Andrea Genovese is Professor of Logistics and Supply Chain Management, Head of the Operations Management and Decision Sciences Subject Group. He has leading expertise in sustainable supply chain management, with particular emphasis on the development of Decision Support Systems for dealing with complex problems arising in the coordination of production and distribution units. Prof. Genovese has published in leading international journals in the field of supply chain and operations management and serves as associate editor for Socio-Economic Planning Sciences. He is currently supervising a number of Early Stage Researchers and doctoral students in the area of decision support for green and circular supply chain management, and leading the ProSFeT (H2020-MSCA-RISE), ProCEedS (H2020-MSCA-RISE) and ReTraCE (H2020-MSCA-ITN) projects in the area of Circular Economy.

Maddalena Ripa

Maddalena Ripa, PhD holds a PhD in ‘Environment, Resources and Sustainable Development’ at Parthenope University of Naples (Italy). More recently she got interested in analysing how quantitative evidence and complexity are mobilised in sustainability issues through the distinctive ‘sociotechnical’ lens of Post Normal Science (PNS) and Science & Technology Studies (STS), both calling for epistemological relativism in technological change and its imbrications with society and the natural environment. She worked as a researcher within the research group on Integrated Assessment: Sociology, Technology and the Environment – IASTE at the Institute of Environmental Science and Technology (ICTA) of the Autonomous University of Barcelona (UAB).
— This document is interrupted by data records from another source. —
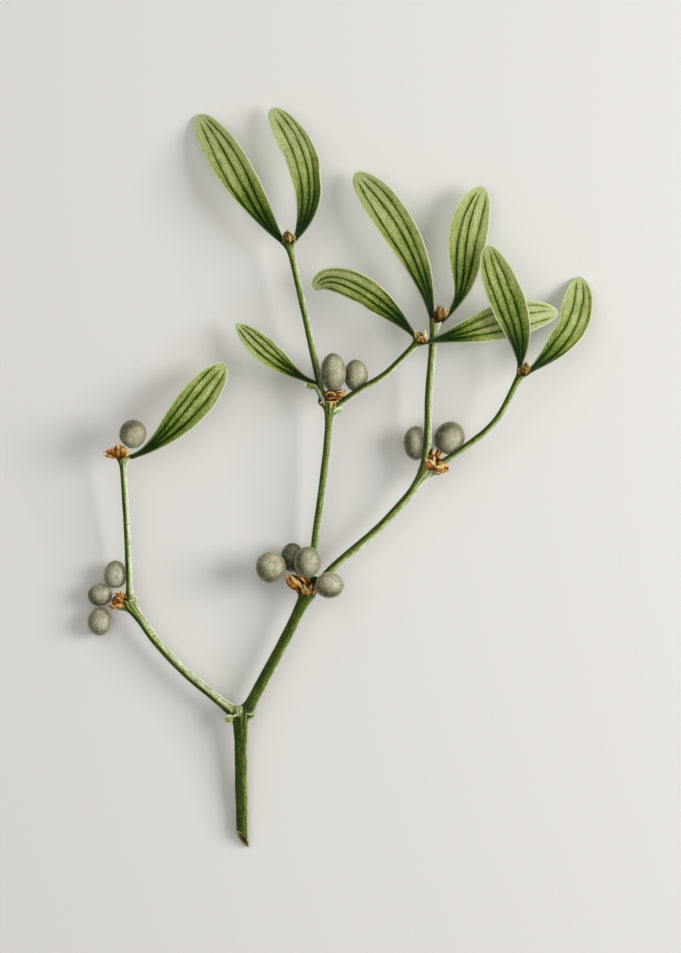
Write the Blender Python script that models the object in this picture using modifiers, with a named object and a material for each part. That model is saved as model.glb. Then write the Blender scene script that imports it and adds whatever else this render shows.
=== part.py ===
"""A cut mistletoe sprig, lying on a flat surface.

The sprig forks twice into jointed stems.  Each fork holds a ring of dry bracts with pale berries,
and each stem ends in a bud between two leathery leaves.  It lies in the XY plane with its cut end
at -Y and its leaf tips at +Y, and it touches the surface (z = 0) with the cut end, one berry and
the tips of two drooping leaves.  The origin is at the bottom centre of its bounding box.
"""
from math import pi, radians

import bmesh
import bpy
import numpy as np
from mathutils import Vector

MM = 0.001

# Driving dimensions, in millimetres.
LEAF_THICKNESS = 0.9
PETIOLE_HALF_WIDTH = 0.75
TIP_HALF_WIDTH = 0.45
CUT_POINT = Vector((-29.4, -109.0, 1.9))
CUT_DIRECTION = Vector((-0.62, -0.62, 0.48))

# How finely each kind of piece is divided.
STEM_POINT_SPACING = 5.0
STEM_ROUNDNESS = 2
LEAF_STEPS = 12
LEAF_STRIPS = 4
TIP_CROWDING = 0.65
MIDRIB_SAMPLES = 200
BERRY_GRID = (14, 8)
BUD_GRID = (10, 6)
COLLAR_GRID = (8, 5)
BRACT_SIDES = 12
WELD_DISTANCE = 0.01

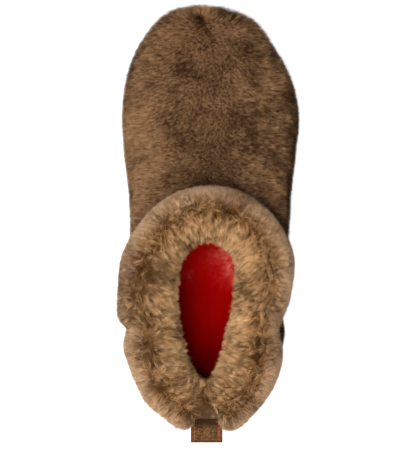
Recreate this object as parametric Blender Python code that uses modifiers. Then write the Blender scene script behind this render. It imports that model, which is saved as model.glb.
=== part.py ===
"""Sheepskin slipper boot for the right foot: a fur-out upper on a moulded sole.

Metres, +Z up, +Y to the toe, +X to the lateral (outer) side. The boot stands on its sole on z = 0,
and the origin is under the middle of its box. While it is modelled, y runs from 0 at the back of the
heel pile to BOOT_LENGTH at the tip of the toe pile.
"""

import math
import random
from collections import namedtuple

import bmesh
import bpy
from mathutils import Matrix, Vector

# Main sizes of the boot, over the clipped pile
BOOT_LENGTH = 0.273
BALL_WIDTH = 0.1166
HEEL_WIDTH = 0.095
WAIST_PINCH = 0.006  # how far each side of the foot of the upper draws in at the waist
SHAFT_HEIGHT = 0.080  # from the top of the sole to the rim
WALL = 0.009  # hide and pile together

# Sole
HEEL_THICKNESS = 0.020
BALL_THICKNESS = 0.014
TOE_SPRING = 0.008
ARCH_RISE = 0.003
SOLE_LIP = 0.0015  # how far the sole stands out beyond the foot of the upper
SOLE_BEVEL = 0.004
GROOVE_DEPTH = 0.0025
GROOVE_WIDTH = 0.004
GROOVE_PITCH = 0.012
FOREFOOT_GROOVES = 6
HEEL_GROOVES = 4

# Sheepskin sock inside
INSOLE_THICKNESS = 0.008
INSOLE_EDGE = 0.002

# Fur cuff
CUFF_HEIGHT = 0.036
CUFF_OVERHANG = 0.005
OPENING_LENGTH = 0.086
OPENING_WIDTH = 0.038
NOTCH_DEPTH = 0.0028  # how far the pile pulls in at each side seam
NOTCH_DROP = 0.006
NOTCH_SPREAD = 0.0065
NOTCH_FULL_AT = 0.3  # share of the cuff's height where the notch is at its full depth
RIM_DIP = 0.008  # how far the rim is lower at the sides than at front and back
LOCK_LENGTH = 0.014
LOCK_WIDTH = 0.0095
LOCK_HEIGHT = 0.0060
LOCK_DEPTH = 0.0022  # how far a lock's root is sunk in the pile
LOCK_CURL = 0.30  # how far the tip curls up, as a share of the length
LOCK_LEAN = 0.55  # most that a lock leans to either side
LOCK_SPREAD = 0.15  # how much the locks differ in size
LOCK_STAGGER = 0.20  # how far a lock strays along its row, as a share of the pitch

# Pull loop
LOOP_WIDTH = 0.020
LOOP_REACH = 0.0150
LOOP_THICKNESS = 0.0020
LOOP_OPENING = 0.0080  # clear height inside the fold
LOOP_SEWN = 0.0020  # length at the root where both layers are sewn together
LOOP_DROP = 0.0015
LOOP_LEG_STEPS = 5
LOOP_FOLD_STEPS = 8

FIT_GAP = 0.0003  # between pieces that touch
HALF_STEPS = 30  # steps from heel to toe on each side
SEED = 5

Ring = namedtuple("Ring", "height back front widest heel_half wide_half pinch dip")

# Sections of the upper, from the foot of the wall to the rim. height is a share of SHAFT_HEIGHT; back, front
# and widest are shares of BOOT_LENGTH from the heel; heel_half and wide_half are shares of half HEEL_WIDTH and
# half BALL_WIDTH; pinch is a share of WAIST_PINCH; dip is a share of RIM_DIP.
UPPER_RINGS = {
    "feather": Ring(0.000, 0.0260, 0.967, 0.733, 0.835, 0.875, 1.00, 0.00),
    "welt": Ring(0.062, 0.0225, 0.972, 0.734, 0.853, 0.889, 0.95, 0.00),
    "bulge": Ring(0.188, 0.0070, 0.993, 0.742, 0.950, 0.965, 0.60, 0.00),
    "fullest": Ring(0.338, 0.0000, 1.000, 0.744, 0.990, 0.995, 0.38, 0.00),
    "toe_wall": Ring(0.475, 0.0020, 0.984, 0.738, 0.990, 0.962, 0.30, 0.00),
    "toe_brow": Ring(0.562, 0.0060, 0.941, 0.712, 0.985, 0.890, 0.22, 0.00),
    "vamp_low": Ring(0.638, 0.0110, 0.872, 0.660, 0.975, 0.830, 0.15, 0.00),
    "vamp": Ring(0.706, 0.0160, 0.780, 0.549, 0.965, 0.826, 0.08, 0.00),
    "instep": Ring(0.780, 0.0210, 0.688, 0.458, 0.958, 0.836, 0.00, 0.15),
    "throat": Ring(0.866, 0.0255, 0.615, 0.385, 0.954, 0.852, 0.00, 0.45),
    "neck": Ring(0.943, 0.0285, 0.562, 0.352, 0.954, 0.862, 0.00, 0.85),
    "rim": Ring(1.000, 0.0295, 0.549, 0.344, 0.950, 0.858, 0.00, 1.00),
}
RING_STEPS = 2  # rows of faces between two sections
HEEL_AT = 0.200  # where the heel is widest, as a share of the length
RIM_HEEL_AT = 0.220
WAIST_AT = 0.50
WAIST_SPREAD = 0.26
TOE_ROUND = 1.96  # 2 is an ellipse, and more is blunter
HEEL_ROUND = 2.15
DIP_AT = 0.247  # side seam, as a share of the length
DIP_SPREAD = 0.185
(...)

Currently, she's research fellow at the UAB Business Department.

Notes

1 JUST2CE has been funded with 3.6M euros within the Call ‘Greening the economy in line with the Sustainable Development Goals’ (Call identifier: H2020-SC5-2018-2019-2020) under the Topic: ‘Understanding the transition to a circular economy and its implications on the environment, economy and society’. The project is expected to start in September 2021 and end in 2024.